Selain bonus 2 miliar yuan, setiap karyawan Huawei akan menerima gaji dua kali lipat bulan ini sebagai apresiasi atas upaya untuk membantu perusahaan melewati masa-masa sulit, kata sumber.
Huawei menolak mengomentari skema bonus ini.
Huawei, yang mempekerjakan 190.000 orang dan merupakan vendor peralatan telekomunikasi terbesar di dunia, akan menyetor gaji ganda tersebut ke rekening bank karyawan pada 15 November.
Pada Ahad, Huawei yang berbasis di Shenzhen menandai 180 hari sejak dimasukkan ke dalam daftar hitam perdagangan AS karena masalah keamanan nasional AS, yang mendorong upaya luas perusahaan untuk menstabilkan operasi yang terputus dari teknologi AS tertentu, termasuk Google Android OS.

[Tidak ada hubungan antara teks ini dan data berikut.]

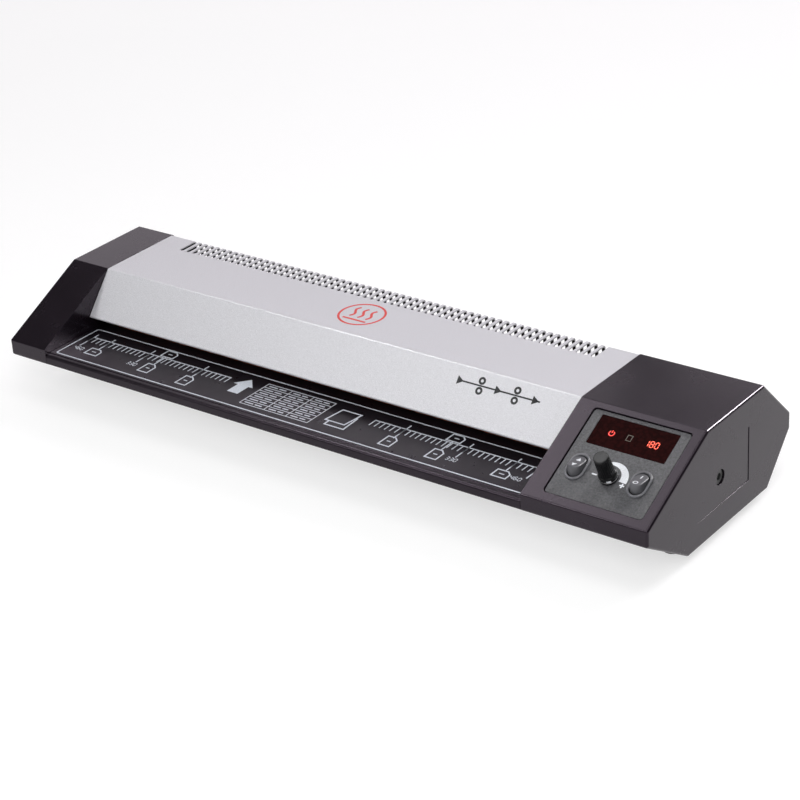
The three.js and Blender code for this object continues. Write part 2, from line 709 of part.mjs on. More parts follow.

Setelah larangan itu diberlakukan pada pertengahan Mei, presiden HiSilicon Teresa He Tingbo mengatakan dalam sebuah surat kepada karyawan, bahwa anak perusahaan chip Huawei selama bertahun-tahun telah mencurahkan sumber daya yang signifikan untuk rencana cadangan, yang akan memastikan kelangsungan hidup perusahaan jika terputus dari Teknologi AS.
Huawei bulan lalu melaporkan pendapatan 610,8 miliar yuan atau Rp 1.226 triliun untuk sembilan bulan yang berakhir pada 30 September, dengan mengatakan telah memperoleh lebih dari 60 kontrak pasokan jaringan 5G komersial. Pendiri dan CEO Huawei Ren Zhengfei sebelumnya mengindikasikan perusahaan berada di jalur untuk melampaui penjualan US$ 100 miliar (Rp 1.406 triliun) tahun ini, angka yang hampir sama seperti tahun lalu, meskipun ada dampak larangan tersebut.